Exercise prompt: Extract the listing in its entirety, keeping each line identical to the original.

Data provided:
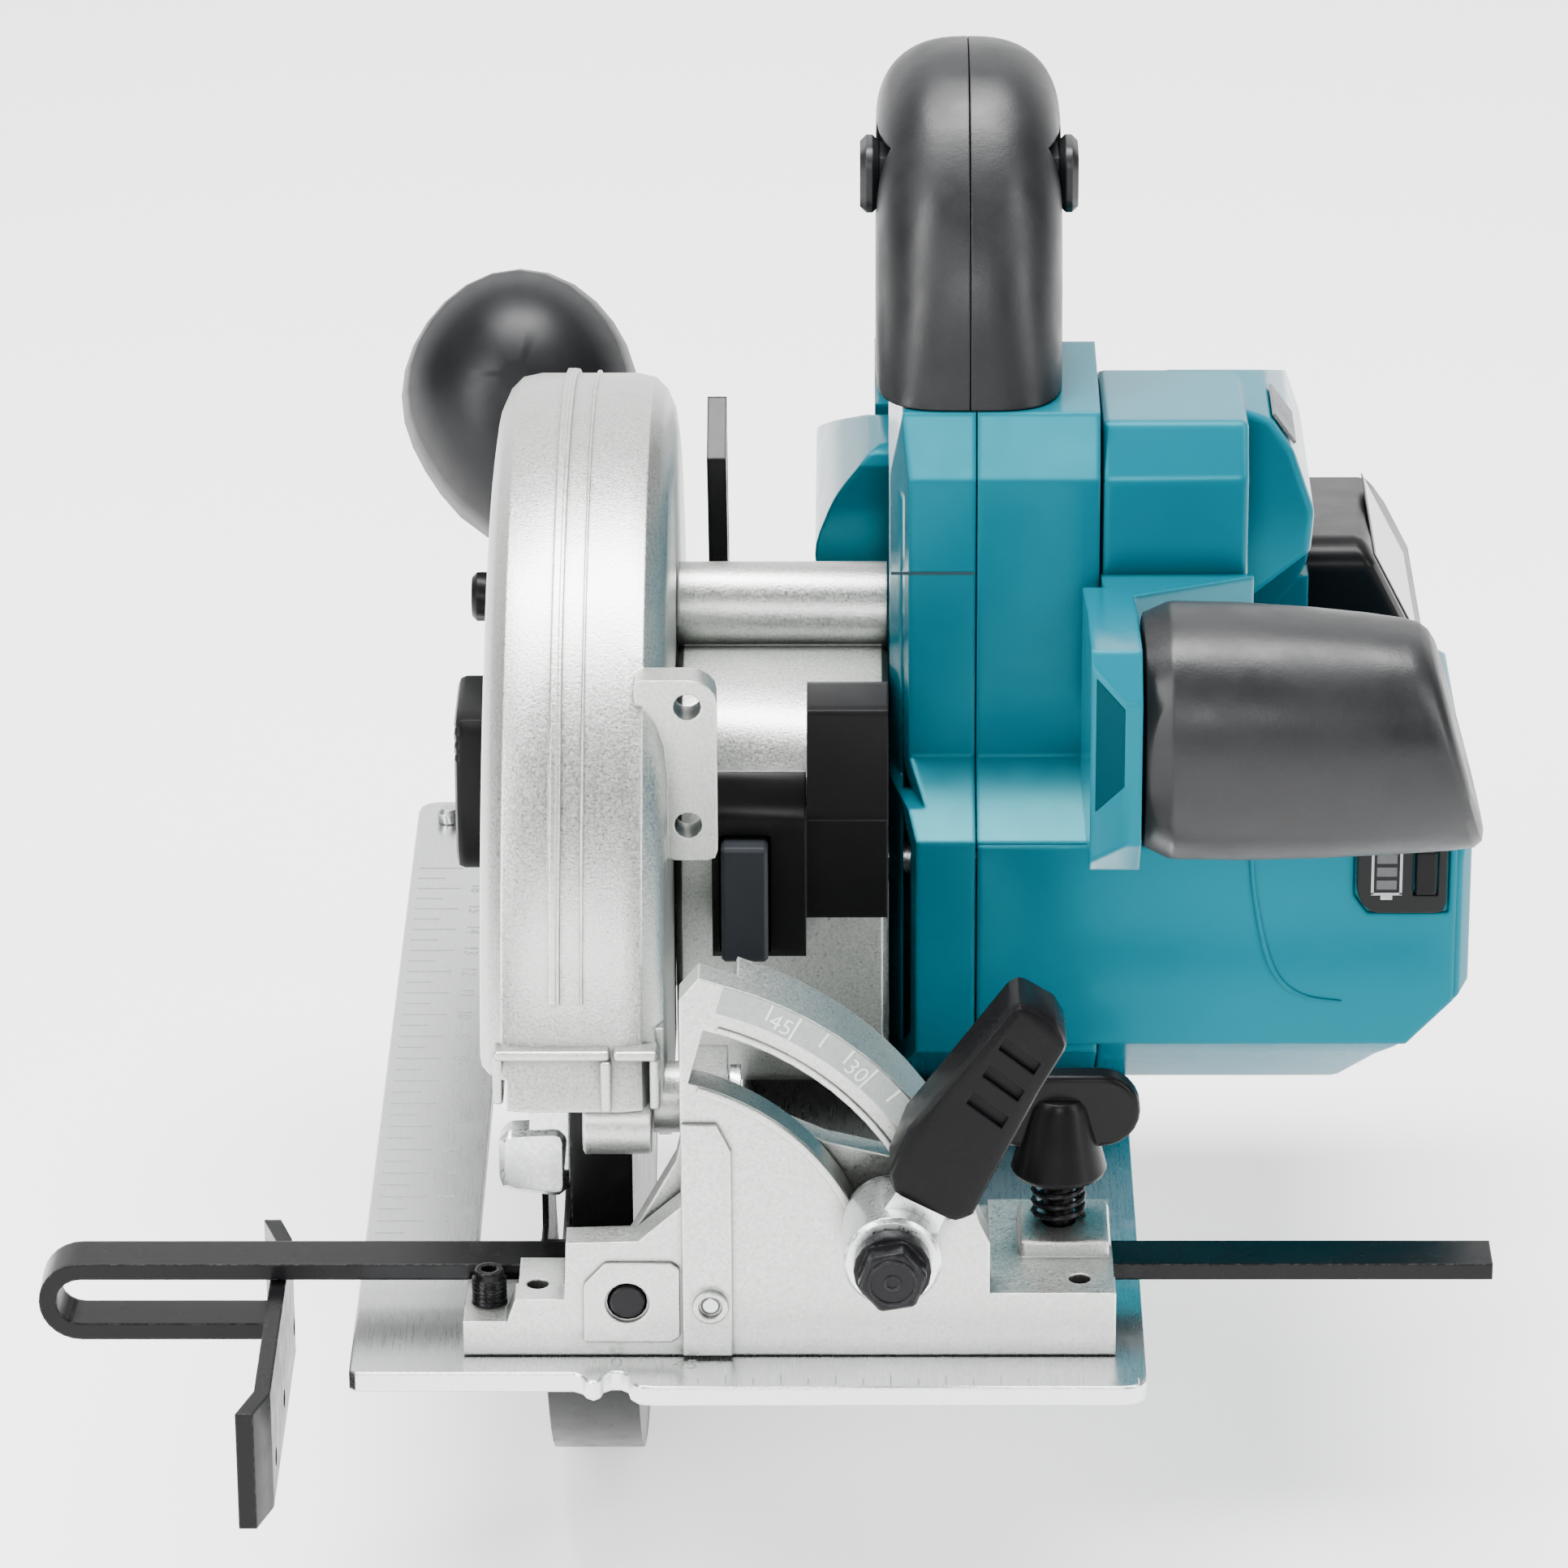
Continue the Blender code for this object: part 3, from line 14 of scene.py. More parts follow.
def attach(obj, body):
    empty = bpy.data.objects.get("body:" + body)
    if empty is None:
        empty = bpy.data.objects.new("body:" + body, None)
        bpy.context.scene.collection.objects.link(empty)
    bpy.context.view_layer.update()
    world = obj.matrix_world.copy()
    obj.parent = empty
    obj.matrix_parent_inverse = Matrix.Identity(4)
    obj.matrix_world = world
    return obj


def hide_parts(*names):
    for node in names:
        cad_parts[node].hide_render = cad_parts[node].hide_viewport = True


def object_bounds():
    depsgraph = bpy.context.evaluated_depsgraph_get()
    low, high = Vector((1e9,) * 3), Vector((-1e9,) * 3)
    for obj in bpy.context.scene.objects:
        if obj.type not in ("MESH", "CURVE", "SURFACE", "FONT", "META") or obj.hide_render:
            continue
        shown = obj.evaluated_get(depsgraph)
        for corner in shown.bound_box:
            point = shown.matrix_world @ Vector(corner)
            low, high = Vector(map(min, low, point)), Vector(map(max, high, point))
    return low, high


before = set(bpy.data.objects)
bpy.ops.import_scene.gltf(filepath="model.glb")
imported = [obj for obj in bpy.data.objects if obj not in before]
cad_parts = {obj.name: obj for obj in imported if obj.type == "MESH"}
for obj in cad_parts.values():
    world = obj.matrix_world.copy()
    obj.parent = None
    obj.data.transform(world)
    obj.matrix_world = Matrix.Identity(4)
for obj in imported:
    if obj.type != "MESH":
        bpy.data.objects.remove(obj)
cad_box = [list(corner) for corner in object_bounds()]

MM = 0.001

# Places in the CAD model, in millimetres
BEVEL_X, BEVEL_Z = -22.0, 15.3
BLADE_Y, BLADE_Z = 8.0, 27.0
SHAFT_Y, SHAFT_Z = -97.5, 42.0
CLAMP_X, CLAMP_Y = 57.0, -94.7
STOP_X, STOP_Y = -47.5, -109.5
BOLT_X, BOLT_Z = 26.2, 32.6
BRACKET_FRONT = -117.9
BASE_TOP = 4.0
CASE_RADIUS = 112.6
QUADRANT_ZERO_DEGREES = 15.8

# Hand grip's middle plane and half width
GRIP_X, GRIP_HALF_WIDTH = 41.4, 17.7
GRIP_GAP = 0.12

# Front grip's axis, which falls slightly toward its outer end
KNOB_X, KNOB_Y, KNOB_Z = 72.0, -70.0, 107.9
KNOB_FALL = 0.02

RIGHT, UP, BACK = (1, 0, 0), (0, 0, 1), (0, 1, 0)

# Edges flatter than these, in degrees, look smooth
SMOOTH_LIMIT, FACETED_LIMIT = 31.0, 13.0
MERGE_DISTANCE = 2e-6
BEVEL_SAMPLES, CREASE_SHADE_SAMPLES = 6, 8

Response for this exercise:
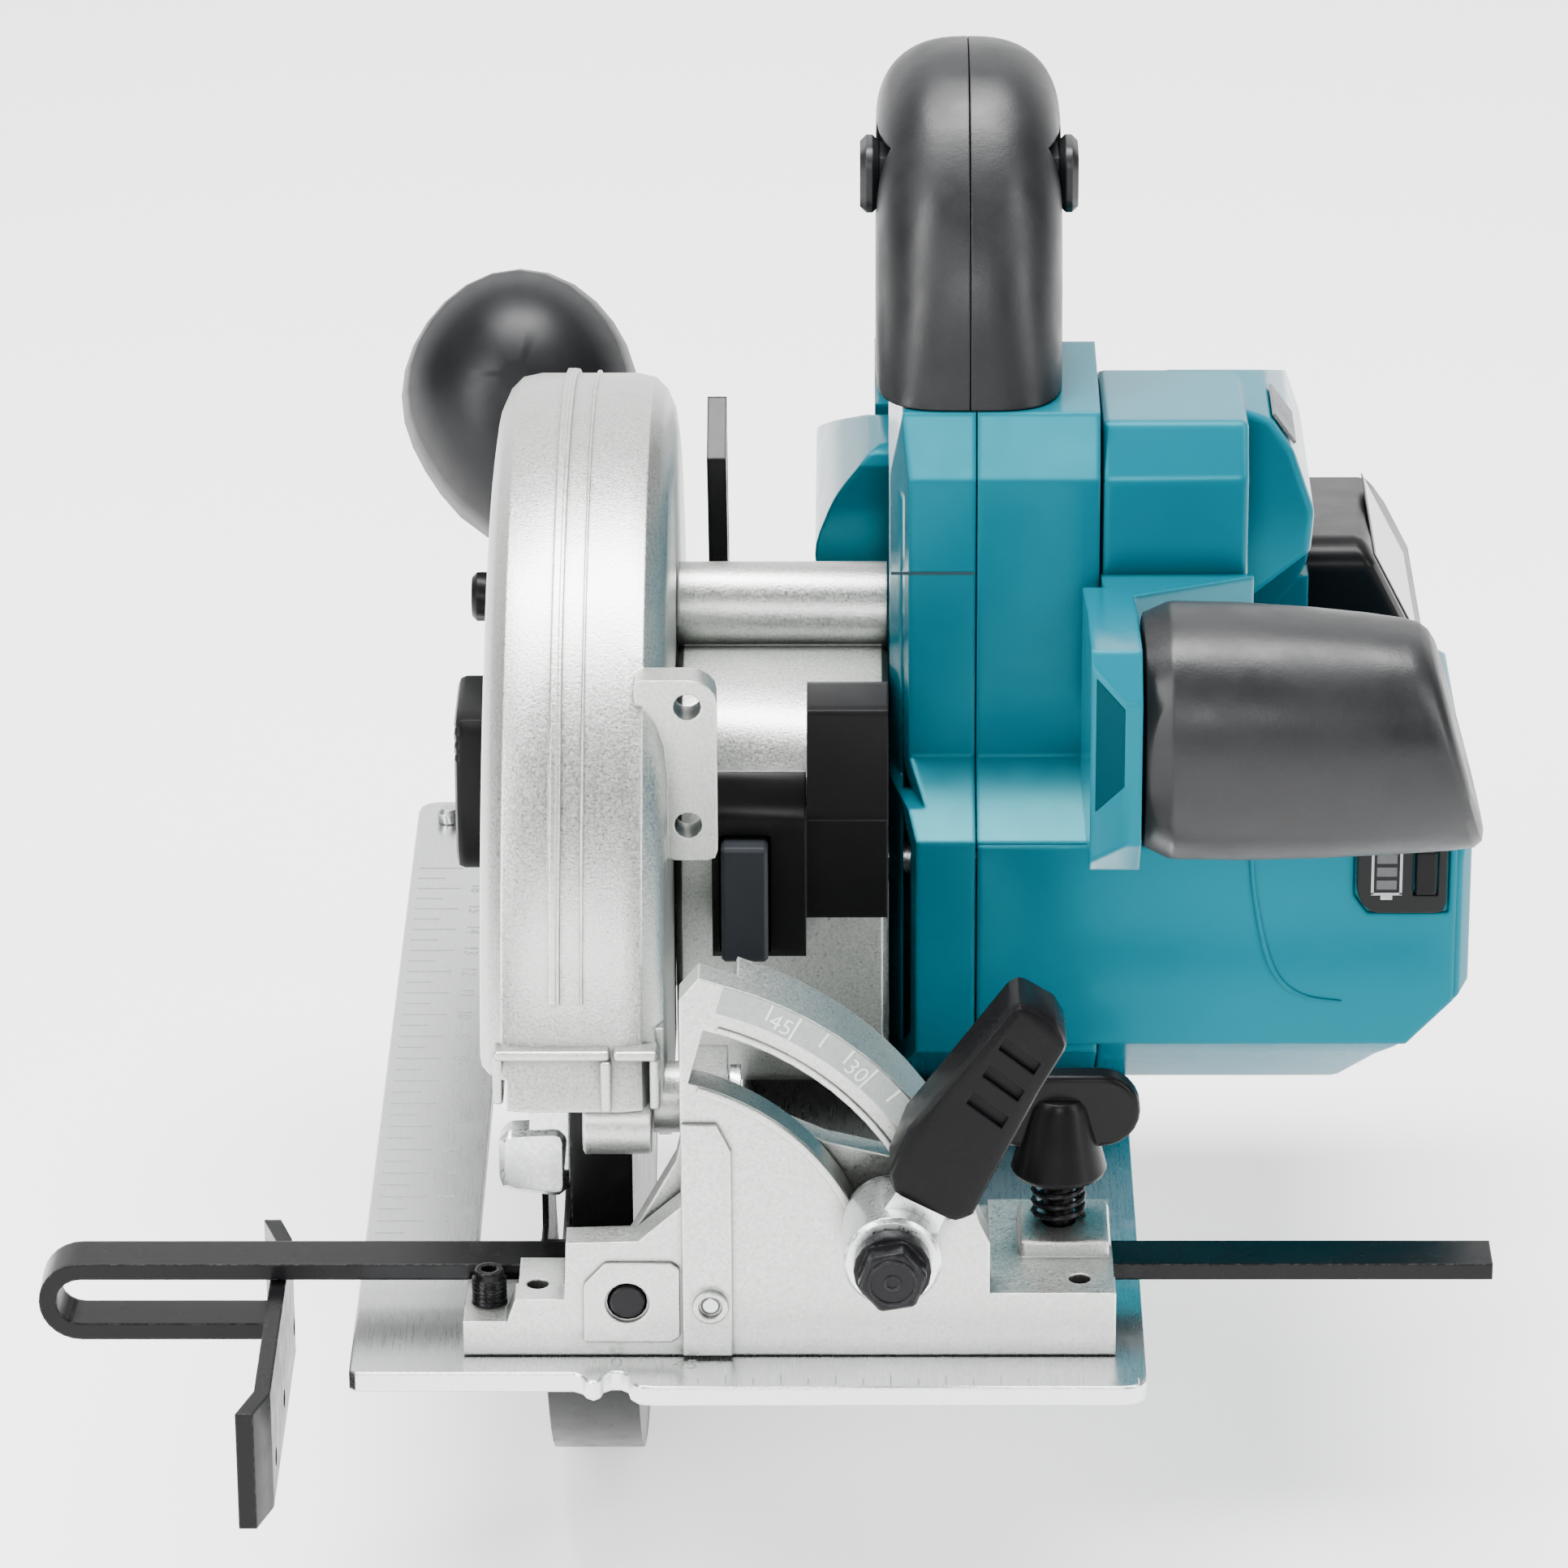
Continue the Blender code for this object: part 3, from line 14 of scene.py. More parts follow.
def attach(obj, body):
    empty = bpy.data.objects.get("body:" + body)
    if empty is None:
        empty = bpy.data.objects.new("body:" + body, None)
        bpy.context.scene.collection.objects.link(empty)
    bpy.context.view_layer.update()
    world = obj.matrix_world.copy()
    obj.parent = empty
    obj.matrix_parent_inverse = Matrix.Identity(4)
    obj.matrix_world = world
    return obj


def hide_parts(*names):
    for node in names:
        cad_parts[node].hide_render = cad_parts[node].hide_viewport = True


def object_bounds():
    depsgraph = bpy.context.evaluated_depsgraph_get()
    low, high = Vector((1e9,) * 3), Vector((-1e9,) * 3)
    for obj in bpy.context.scene.objects:
        if obj.type not in ("MESH", "CURVE", "SURFACE", "FONT", "META") or obj.hide_render:
            continue
        shown = obj.evaluated_get(depsgraph)
        for corner in shown.bound_box:
            point = shown.matrix_world @ Vector(corner)
            low, high = Vector(map(min, low, point)), Vector(map(max, high, point))
    return low, high


before = set(bpy.data.objects)
bpy.ops.import_scene.gltf(filepath="model.glb")
imported = [obj for obj in bpy.data.objects if obj not in before]
cad_parts = {obj.name: obj for obj in imported if obj.type == "MESH"}
for obj in cad_parts.values():
    world = obj.matrix_world.copy()
    obj.parent = None
    obj.data.transform(world)
    obj.matrix_world = Matrix.Identity(4)
for obj in imported:
    if obj.type != "MESH":
        bpy.data.objects.remove(obj)
cad_box = [list(corner) for corner in object_bounds()]

MM = 0.001

# Places in the CAD model, in millimetres
BEVEL_X, BEVEL_Z = -22.0, 15.3
BLADE_Y, BLADE_Z = 8.0, 27.0
SHAFT_Y, SHAFT_Z = -97.5, 42.0
CLAMP_X, CLAMP_Y = 57.0, -94.7
STOP_X, STOP_Y = -47.5, -109.5
BOLT_X, BOLT_Z = 26.2, 32.6
BRACKET_FRONT = -117.9
BASE_TOP = 4.0
CASE_RADIUS = 112.6
QUADRANT_ZERO_DEGREES = 15.8

# Hand grip's middle plane and half width
GRIP_X, GRIP_HALF_WIDTH = 41.4, 17.7
GRIP_GAP = 0.12

# Front grip's axis, which falls slightly toward its outer end
KNOB_X, KNOB_Y, KNOB_Z = 72.0, -70.0, 107.9
KNOB_FALL = 0.02

RIGHT, UP, BACK = (1, 0, 0), (0, 0, 1), (0, 1, 0)

# Edges flatter than these, in degrees, look smooth
SMOOTH_LIMIT, FACETED_LIMIT = 31.0, 13.0
MERGE_DISTANCE = 2e-6
BEVEL_SAMPLES, CREASE_SHADE_SAMPLES = 6, 8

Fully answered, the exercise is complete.